I just think that we are more well read. As the "avid gamer" tends to read much more than the average person. I don't know many people who are into gaming (I'm using "gaming" or "gamer" to refer to Roleplaying games...as opposed to a "computer gamer") who aren't at least moderately interested in reading.

I agree that many gamers THINK that the gaming community (and more specifically themselves) are smarter than the average. You can probably find that in many different groups.

80% of the population thinks they are in the 60-80th percentile in many things (driving, intelligence...)

What was funny, is that the people who were in the bottom third were the ones driving it up, despite people in the top sixth thinking they were merely average.
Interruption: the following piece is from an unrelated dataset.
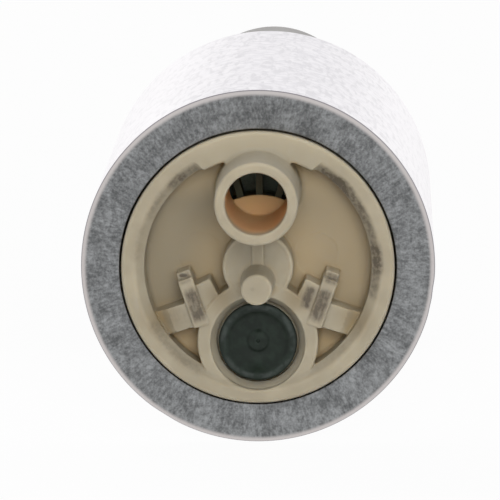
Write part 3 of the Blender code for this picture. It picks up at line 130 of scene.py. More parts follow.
class PumpColours(bpy.types.PropertyGroup):
    # Painted reflection: the rim is the same metal as the side, made dark where it mirrors dark
    # surroundings; its mottle and grain are its own.
    rim: colour("Rim zinc", "Mottled zinc of the rolled rim", (0.228, 0.234, 0.2375))
    # Painted reflection: this light band stands for light mirrored by the rolled corner.
    edge: colour("Rim edge", "Worn band on the can's front corner", (0.58, 0.545, 0.535))
    edge_line: colour("Rim edge line", "Dark line outside the worn band", (0.2, 0.185, 0.21))
    # Partly painted reflection: the side is lifted near white where it mirrors bright surroundings.
    side: colour("Side steel", "Bright steel of the can's side", (0.86, 0.835, 0.88))
    cream: colour("Cream", "Clean cream moulding", (0.34, 0.3, 0.222))
    # Grime and painted shade: deep corners, by the crevice value, turn this warm brown.
    grime_and_shade: colour("Grime", "Warm brown in the moulding's deep corners", (0.37, 0.265, 0.13))
    # This colour also carries the painted shade on the left clip's web.
    stain_and_shade: colour("Stain", "Dirt on the moulding", (0.1, 0.082, 0.06))
    bore: colour("Bore", "Amber inside the inlet tube", (0.7, 0.46, 0.23))
    black: colour("Valve black", "Glossy black valve", (0.0065, 0.0105, 0.0075))
    outlet: colour("Outlet grey", "Grey outlet moulding", (0.34, 0.325, 0.317))


# Distances to solids, in millimetres, negative inside


def soft_union(a, b, blend):
    """The lower of two distances, rounded by blend where they are close: a smooth minimum."""
    share = np.clip(0.5 + 0.5 * (b - a) / blend, 0, 1)
    return b + (a - b) * share - blend * share * (1 - share)


def soft_cut(a, b, blend):
    """What is left of a outside b, with the new edge rounded by blend."""
    return -soft_union(-a, b, blend)


def drum(across, station, radius, front, back, edge):
    """A round drum: across is the distance from its axis, and radius may vary along it."""
    out = across - radius + edge
    end = np.abs(station - (front + back) / 2) - (back - front) / 2 + edge
    outside = np.hypot(np.maximum(out, 0), np.maximum(end, 0))
    return outside + np.minimum(np.maximum(out, end), 0) - edge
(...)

As I've mentioned before, most IQ tests will weight reading ability pretty heavily, but the gamer's slant is typically not measured on an IQ test.
 

fusangite said:
Well, I would argue that you are underestimating the levels of literacy and numeracy required to play D&D competently. In my previous posts, you'll note, I was suggesting that the barriers would be problematic for the bottom 10% of society. Even eliminating the bottom 5% would be more than adequate to create a statistically significant difference.
Quite possibly. I do, however, as I said, know a fair amount of gamers that haven't read anything gaming related ever. They've been shown and told how to play, and with experience they know it.
Remember, also, I'm arguing a statistically significant difference in intelligence, not a large difference.
True enough. We're arguing(?) degrees about something we can't (or at least haven't) measured, so it's naturally a question of opinion.
Now, what about my attraction argument? Would you also agree that, more often than not, people are more likely to be attracted to recreational passtimes that they are good at?
More often than not I'd agree with that. But, as I said, you don't need to be particularly intelligent to be good at roleplaying games; certainly an average person can do so. I don't know what the cut-off point is in terms of intelligence at which you aren't capable of playing very well, but again, I'd argue that the people who are cut off at that point are unlikely to be statistically very significant. If they're so unintelligent that they aren't able to grasp the point of roleplaying, then they are unlikely to be able to do much of anything else as a hobby either. After all, depending on the game system used, roleplaying isn't necessarily much more complicated than playing "Cops and Robbers" and I don't think anyone is arguing that something preschool kids can do requires a high intelligence.